# [STATED TASK]
From the listing below, return each line that includes "materials".

# [THE DATA]
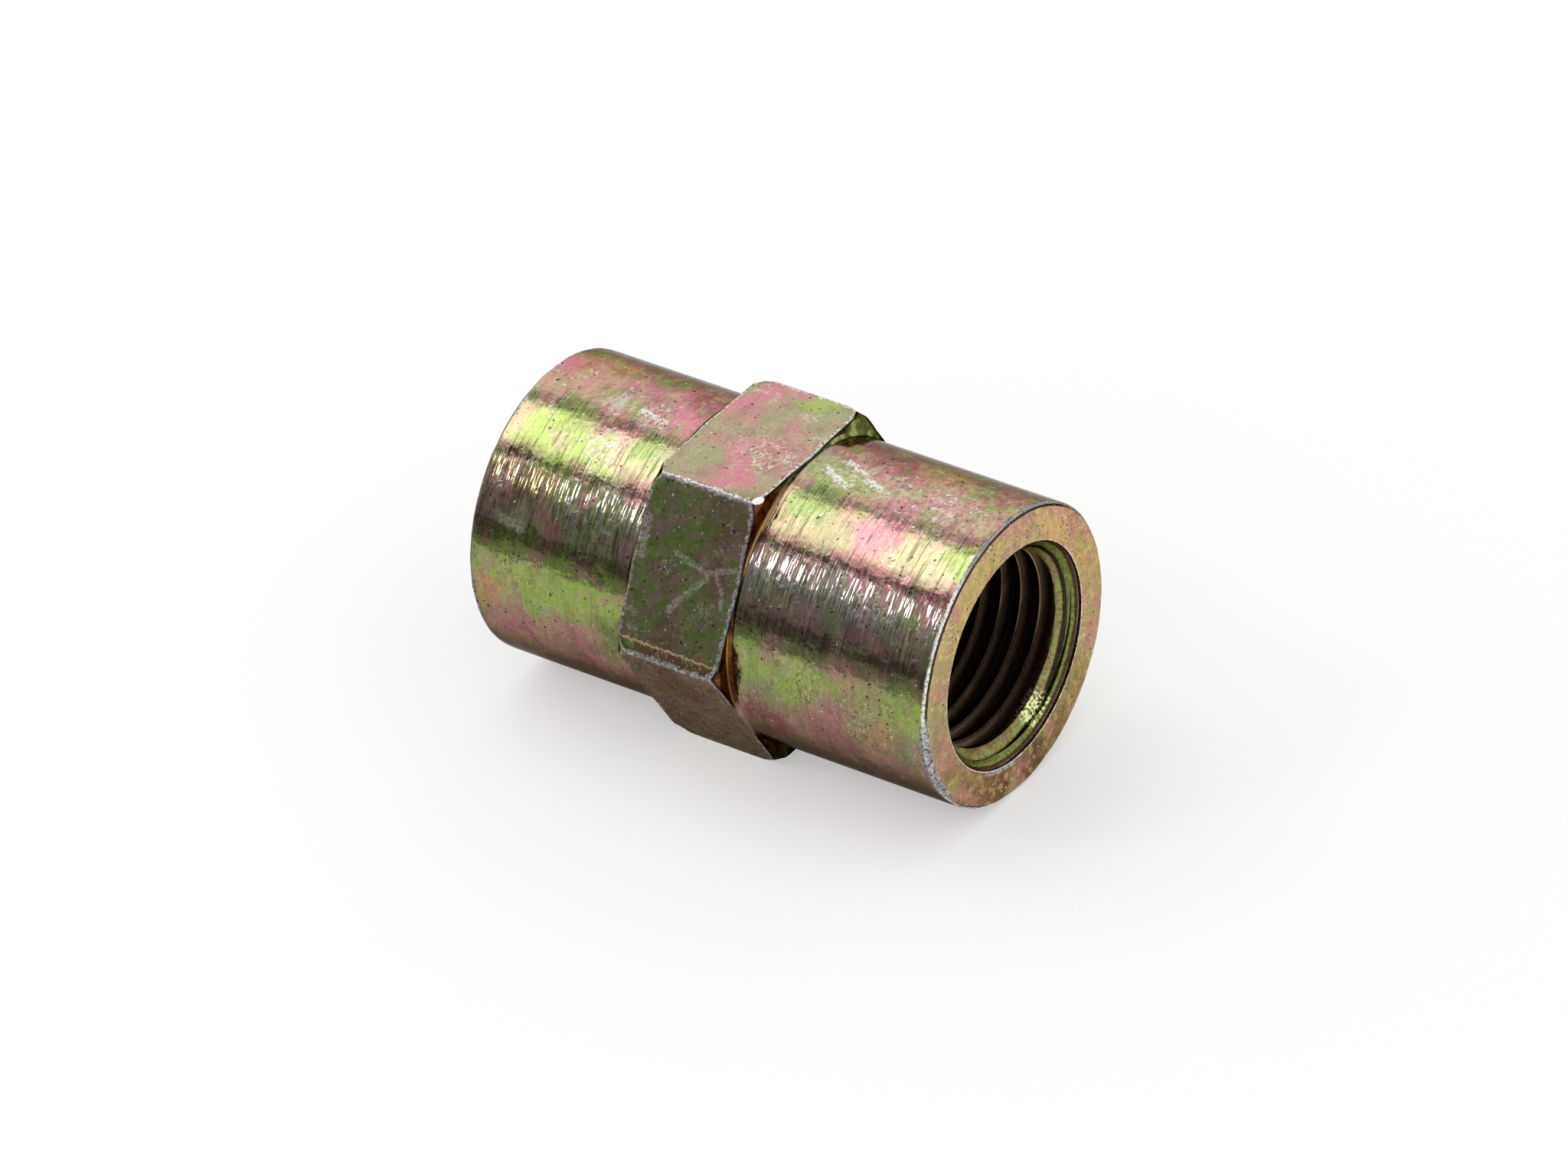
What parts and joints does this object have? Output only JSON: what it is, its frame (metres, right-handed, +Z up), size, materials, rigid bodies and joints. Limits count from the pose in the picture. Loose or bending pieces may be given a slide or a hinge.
---
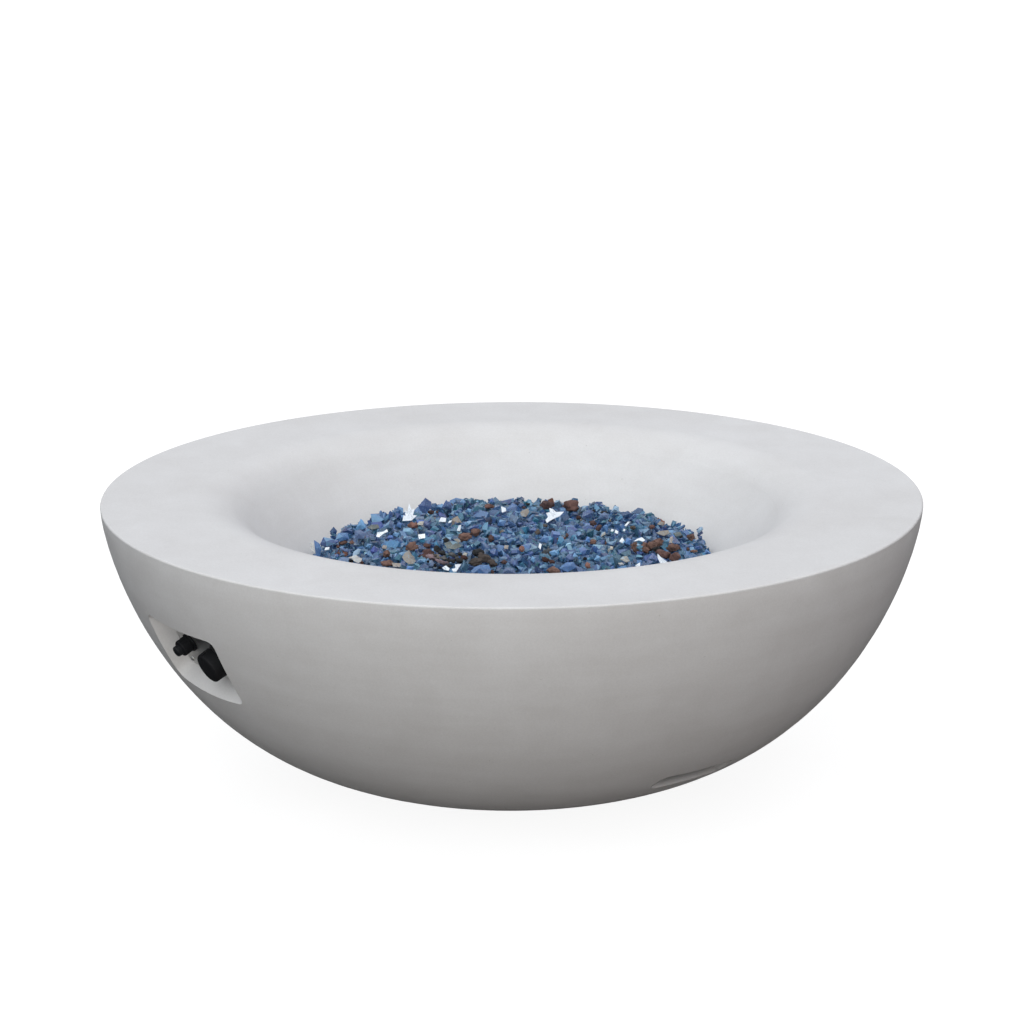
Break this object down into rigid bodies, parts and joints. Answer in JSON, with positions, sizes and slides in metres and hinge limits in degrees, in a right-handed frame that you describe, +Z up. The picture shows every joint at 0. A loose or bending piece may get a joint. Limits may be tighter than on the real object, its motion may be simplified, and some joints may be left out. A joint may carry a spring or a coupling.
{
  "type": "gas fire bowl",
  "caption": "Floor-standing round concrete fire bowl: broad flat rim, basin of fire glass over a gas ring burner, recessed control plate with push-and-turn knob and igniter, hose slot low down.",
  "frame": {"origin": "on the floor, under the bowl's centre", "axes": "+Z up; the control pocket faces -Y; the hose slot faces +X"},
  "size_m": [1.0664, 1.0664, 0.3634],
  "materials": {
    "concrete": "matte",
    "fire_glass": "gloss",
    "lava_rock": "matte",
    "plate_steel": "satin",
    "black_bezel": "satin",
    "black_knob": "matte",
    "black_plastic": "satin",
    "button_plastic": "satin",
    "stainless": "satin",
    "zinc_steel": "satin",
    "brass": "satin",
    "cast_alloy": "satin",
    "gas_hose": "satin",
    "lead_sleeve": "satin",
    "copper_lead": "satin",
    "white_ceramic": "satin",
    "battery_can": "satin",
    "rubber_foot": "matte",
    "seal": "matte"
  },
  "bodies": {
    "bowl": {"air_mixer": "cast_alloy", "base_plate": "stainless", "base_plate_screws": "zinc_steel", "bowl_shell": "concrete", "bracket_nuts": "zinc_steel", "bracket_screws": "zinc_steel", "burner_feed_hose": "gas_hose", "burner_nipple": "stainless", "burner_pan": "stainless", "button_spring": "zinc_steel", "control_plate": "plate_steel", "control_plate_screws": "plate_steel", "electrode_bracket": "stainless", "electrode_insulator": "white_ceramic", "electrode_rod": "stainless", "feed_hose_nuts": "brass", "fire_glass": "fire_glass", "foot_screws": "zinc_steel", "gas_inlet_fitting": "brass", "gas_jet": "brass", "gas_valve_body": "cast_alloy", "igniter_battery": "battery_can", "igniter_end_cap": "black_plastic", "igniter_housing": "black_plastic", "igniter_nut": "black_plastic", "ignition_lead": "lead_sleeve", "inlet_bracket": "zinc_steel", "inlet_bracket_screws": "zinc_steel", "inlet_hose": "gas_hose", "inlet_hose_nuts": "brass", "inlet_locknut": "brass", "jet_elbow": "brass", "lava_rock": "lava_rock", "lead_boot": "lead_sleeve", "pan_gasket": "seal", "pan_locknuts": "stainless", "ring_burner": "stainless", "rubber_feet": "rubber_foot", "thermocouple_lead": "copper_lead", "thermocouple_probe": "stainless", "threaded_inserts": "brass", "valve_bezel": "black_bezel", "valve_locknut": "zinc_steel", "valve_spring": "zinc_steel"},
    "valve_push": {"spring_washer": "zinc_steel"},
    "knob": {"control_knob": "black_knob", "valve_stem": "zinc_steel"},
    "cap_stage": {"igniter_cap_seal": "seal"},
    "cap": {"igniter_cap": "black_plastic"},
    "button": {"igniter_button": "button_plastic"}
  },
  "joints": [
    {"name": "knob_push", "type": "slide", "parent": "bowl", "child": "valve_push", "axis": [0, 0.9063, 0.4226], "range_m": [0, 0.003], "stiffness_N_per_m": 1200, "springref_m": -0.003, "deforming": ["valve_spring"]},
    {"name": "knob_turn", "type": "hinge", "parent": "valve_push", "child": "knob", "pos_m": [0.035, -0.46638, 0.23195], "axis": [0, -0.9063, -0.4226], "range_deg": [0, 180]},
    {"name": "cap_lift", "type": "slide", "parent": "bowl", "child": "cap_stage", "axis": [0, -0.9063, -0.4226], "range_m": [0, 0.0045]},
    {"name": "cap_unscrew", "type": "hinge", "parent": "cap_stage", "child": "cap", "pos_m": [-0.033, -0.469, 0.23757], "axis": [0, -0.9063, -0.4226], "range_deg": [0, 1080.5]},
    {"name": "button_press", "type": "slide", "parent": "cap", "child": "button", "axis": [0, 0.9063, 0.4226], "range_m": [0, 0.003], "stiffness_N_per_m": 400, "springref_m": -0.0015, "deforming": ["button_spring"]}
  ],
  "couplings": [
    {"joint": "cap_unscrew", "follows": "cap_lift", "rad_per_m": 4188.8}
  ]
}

# [EXERCISE RESULT]
What parts and joints does this object have? Output only JSON: what it is, its frame (metres, right-handed, +Z up), size, materials, rigid bodies and joints. Limits count from the pose in the picture. Loose or bending pieces may be given a slide or a hinge.
  "materials": {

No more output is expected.